*EXERCISE DETAILS:* The listing below should be copied in full, word for word.

— START OF SUPPLIED MATERIAL —

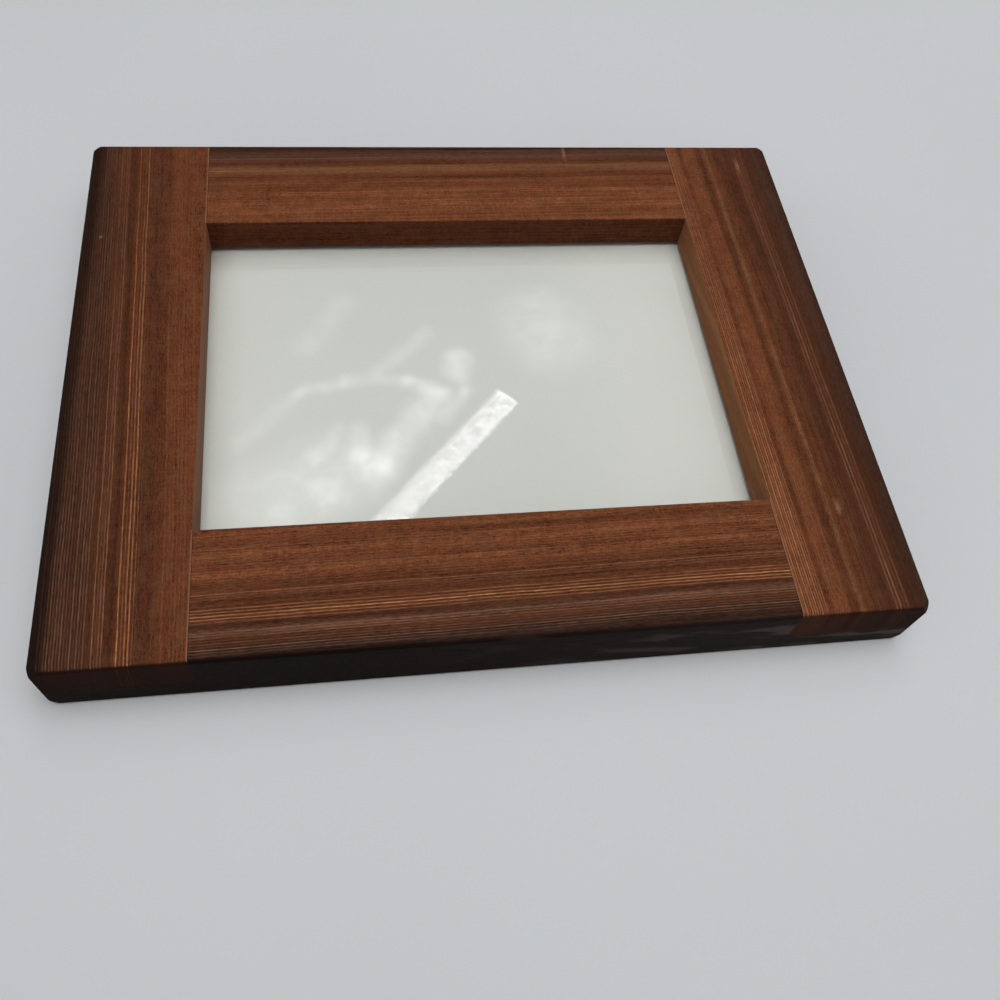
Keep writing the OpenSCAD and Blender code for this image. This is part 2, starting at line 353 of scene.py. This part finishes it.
def pale_lines(g, board, at):
    """Strength of the pale lines between the rings, band by band."""
    bands = []
    for first, gap, count, strength in board["lines"]:
        number = g.product(g.math("SUBTRACT", at.rings, first), 1 / gap)
        nearest = g.math("ROUND", number)
        off = g.math("ABSOLUTE", g.math("SUBTRACT", number, nearest))
        inside = g.math("COMPARE", number, (count - 1) / 2, count / 2)
        label = {"W": g.total(nearest, board["seed"])}
        chance = g.add("ShaderNodeTexWhiteNoise", label, noise_dimensions="1D").outputs[0]
        own = g.spread(chance, 0.0, 1.0, 0.3, 1.15)
        bands.append(g.product(g.spread(off, LINE_END, LINE_FULL), own, inside, strength))
    return g.product(
        g.total(*bands),
        g.spread(figure(g, board, at, "line_fade"), -1.0, 1.0, 0.55, 1.0),
        g.spread(figure(g, board, at, "line_dash"), -1.0, 1.0, 0.55, 1.25),
        from_start_to_end(g, at, board["grows"]),
    )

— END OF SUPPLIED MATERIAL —

*TASK RESULT:*
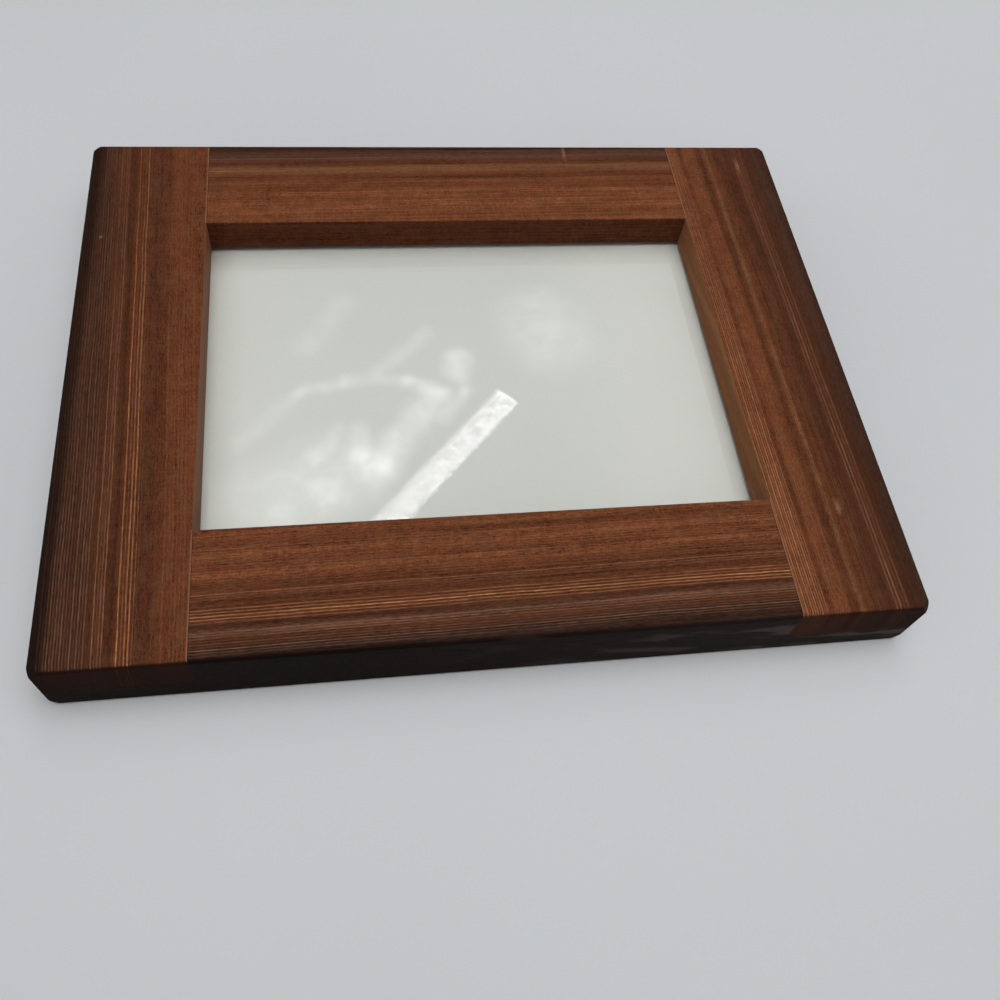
Keep writing the OpenSCAD and Blender code for this image. This is part 2, starting at line 353 of scene.py. This part finishes it.
def pale_lines(g, board, at):
    """Strength of the pale lines between the rings, band by band."""
    bands = []
    for first, gap, count, strength in board["lines"]:
        number = g.product(g.math("SUBTRACT", at.rings, first), 1 / gap)
        nearest = g.math("ROUND", number)
        off = g.math("ABSOLUTE", g.math("SUBTRACT", number, nearest))
        inside = g.math("COMPARE", number, (count - 1) / 2, count / 2)
        label = {"W": g.total(nearest, board["seed"])}
        chance = g.add("ShaderNodeTexWhiteNoise", label, noise_dimensions="1D").outputs[0]
        own = g.spread(chance, 0.0, 1.0, 0.3, 1.15)
        bands.append(g.product(g.spread(off, LINE_END, LINE_FULL), own, inside, strength))
    return g.product(
        g.total(*bands),
        g.spread(figure(g, board, at, "line_fade"), -1.0, 1.0, 0.55, 1.0),
        g.spread(figure(g, board, at, "line_dash"), -1.0, 1.0, 0.55, 1.25),
        from_start_to_end(g, at, board["grows"]),
    )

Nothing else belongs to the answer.